Roasted Root Vegetable Flat Bread

Happy Friday !

I am really excited to share this delicious recipe
 that I "reinvented" Wednesday night.

Whenever I send Thatcher to the co-op to buy vegetables .. he gets a little carried away.  The co-op we shop at is called Fiddleheads and is located in New London, Connecticut.  They specialize in regional, natural and organic foods and products and everything is absolutely amazing.  After finding places like Fiddleheads, farm stands, and local farmers markets, I avoid the tasteless grocery store produce like the plague. 

All of this is after one shopping trip.... 
and most of the veggies aren't even in this picture.
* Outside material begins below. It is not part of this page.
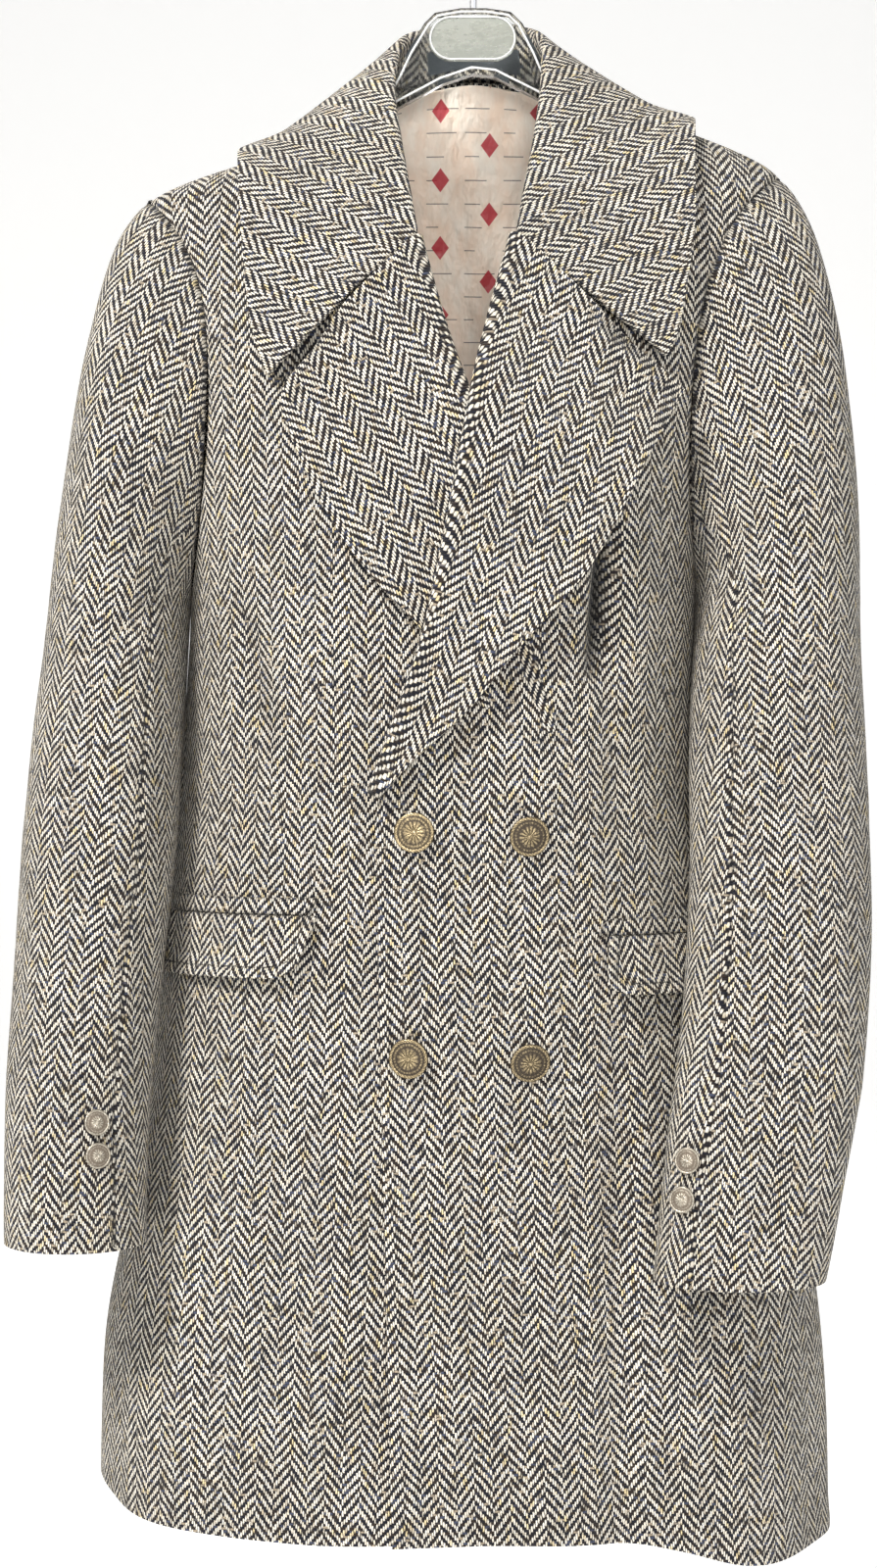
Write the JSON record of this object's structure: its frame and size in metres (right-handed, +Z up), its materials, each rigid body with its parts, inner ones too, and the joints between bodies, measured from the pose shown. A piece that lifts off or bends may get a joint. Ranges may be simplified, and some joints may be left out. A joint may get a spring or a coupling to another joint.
{
  "type": "double-breasted coat on a clear hanger",
  "caption": "Double-breasted herringbone tweed coat with wide notched lapels, flap pockets and brass buttons, closed and hanging on a clear plastic hanger.",
  "frame": {"origin": "inner top of the hanger hook's eye, where the rod carries it", "axes": "+Z up, -Y the coat's front, +X the wearer's left side"},
  "size_m": [0.547, 0.2986, 1.0843],
  "materials": {
    "tweed": "woolly herringbone tweed",
    "lining": "satin with a small printed repeat",
    "label": "matte woven tape, blank",
    "brass": "aged, with darker hollows",
    "antique_brass": "pale antique metal",
    "clear_plastic": "clear and glossy",
    "badge": "satin grey insert, blank",
    "steel": "polished wire"
  },
  "bodies": {
    "root": {"front_left": "tweed", "front_right": "tweed", "back_left": "tweed", "back_right": "tweed", "sleeve_left_top": "tweed", "sleeve_left_under": "tweed", "sleeve_right_top": "tweed", "sleeve_right_under": "tweed", "lapel_left": "tweed", "lapel_right": "tweed", "collar": "tweed", "welt_left": "tweed", "flap_left": "tweed", "welt_right": "tweed", "flap_right": "tweed", "lining_back": "lining", "neck_label": "label", "button_front_1": "brass", "button_front_2": "brass", "button_front_3": "brass", "button_front_4": "brass", "button_cuff_left_1": "antique_brass", "button_cuff_left_2": "antique_brass", "button_cuff_right_1": "antique_brass", "button_cuff_right_2": "antique_brass", "hanger_body": "clear_plastic", "hanger_badge": "badge", "hanger_hook": "steel"}
  },
  "joints": []
}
Food co op trips provide us with organic ingredients- some of our favorites  are quinoa, lentils, peppers, mushrooms, lettuce, rutabega, beets, carrots, parsnips, bok choy, tomatoes, avocados, bananas, apples, oranges, fresh bread, granola, and chocolate.  We have been experimenting with some new root vegetables and I will admit I was kind of intimidated by them.  

What does one do with a Rutabaga?

The root vegetables Thatcher bought were on their last leg because I wasn't sure what to do with most of them.  I googled recipes with Beets (who cooks beets?) and came across Eating Well's Galette Recipe that I altered to make my flat bread.  I was really turned off by the idea of making my own dough so I just grabbed a bag of pre made garlic pizza dough at the grocery store.  I also altered some of the ingredients to use up some veggies I had laying around.   If you are good at baking- unlike me- make your own dough and then show me how!

Root Veggie Round Up: 
**  you could half this recipe and make enough for the flat bread. 
 I wanted left over roasted vegges for homemade Raviolis next week :)
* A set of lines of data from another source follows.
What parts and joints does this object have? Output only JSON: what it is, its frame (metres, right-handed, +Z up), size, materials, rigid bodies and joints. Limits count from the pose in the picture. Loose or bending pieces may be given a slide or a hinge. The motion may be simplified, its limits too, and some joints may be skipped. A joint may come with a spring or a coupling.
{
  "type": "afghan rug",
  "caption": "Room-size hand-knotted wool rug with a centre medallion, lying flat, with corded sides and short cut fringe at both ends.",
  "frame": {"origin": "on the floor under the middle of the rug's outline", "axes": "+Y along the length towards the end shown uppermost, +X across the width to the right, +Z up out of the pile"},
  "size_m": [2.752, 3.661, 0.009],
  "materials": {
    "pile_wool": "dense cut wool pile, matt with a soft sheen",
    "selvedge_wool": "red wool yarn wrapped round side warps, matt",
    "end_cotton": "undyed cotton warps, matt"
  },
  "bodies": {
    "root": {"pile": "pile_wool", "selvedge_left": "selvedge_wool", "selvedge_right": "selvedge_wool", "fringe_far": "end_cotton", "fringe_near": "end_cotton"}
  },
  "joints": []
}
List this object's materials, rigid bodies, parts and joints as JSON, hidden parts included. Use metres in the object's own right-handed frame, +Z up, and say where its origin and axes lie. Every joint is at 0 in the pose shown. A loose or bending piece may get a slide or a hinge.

Beets are so ugly on the outside but once they were peeled and sliced, they had this amazing deep red/purple color and a really cool swirl pattern.  Oh and they also stained my hands and everything around me including my butcher block counter tops. I peeled and diced three beets and threw them in a mixing bowl. 
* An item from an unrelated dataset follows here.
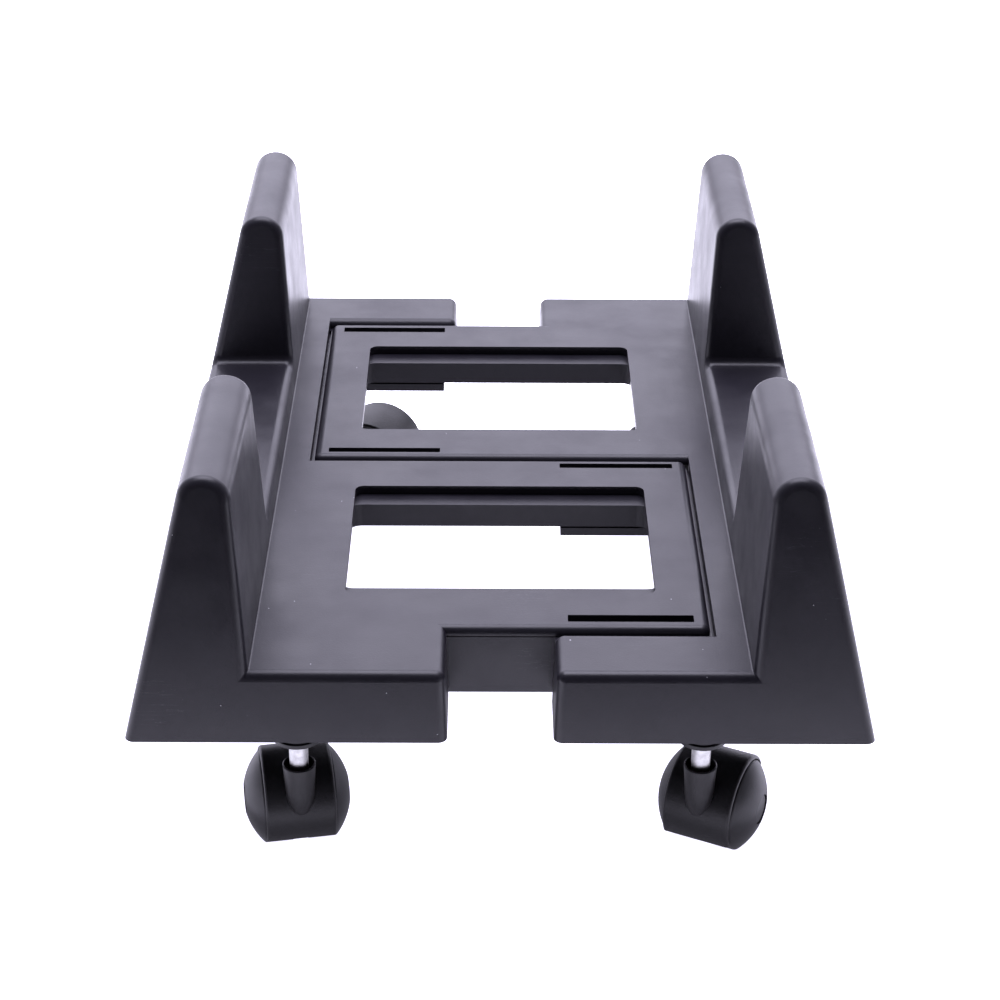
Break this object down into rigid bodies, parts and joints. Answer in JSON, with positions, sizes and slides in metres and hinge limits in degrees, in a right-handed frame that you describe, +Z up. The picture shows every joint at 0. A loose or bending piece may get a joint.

Next was the scary Rutabaga.  I only had one... and it was strange... so I just peeled and diced it, threw it in the bowl, and hoped for the best.

Next I took three parsnips, peeled and diced those and threw them in the bowl.  Parsnips are delicious and strange...
 are you a dis formed carrot? 

What are you?

Speaking of dis formed carrots.....
  I guess this is what real carrots look like.  
I peeled and diced 3 of these and threw them in the mixing bowl.  

Next I peeled and diced some butternut squash 
that I had left over from earlier in the week 
and added them to the veggie bowl.  
Its a pain in the butt to peel but worth the effort. 

Once I had everyone in the mixing bowl,
 I added a little bit of olive oil, salt, pepper, and rosemary,
gave them a good mix, 
and threw the veggies on two foil lined baking sheets.  

I also took a head of garlic, cut off the bottom, wrapped it in foil, and threw it on the baking sheet to roast.  Cook your veggie trays for 30-35 minutes at 400 degrees, or until the veggies are starting to brown.  They will bake for another 10 minutes on the flat bread so don't leave them in the oven for too long. 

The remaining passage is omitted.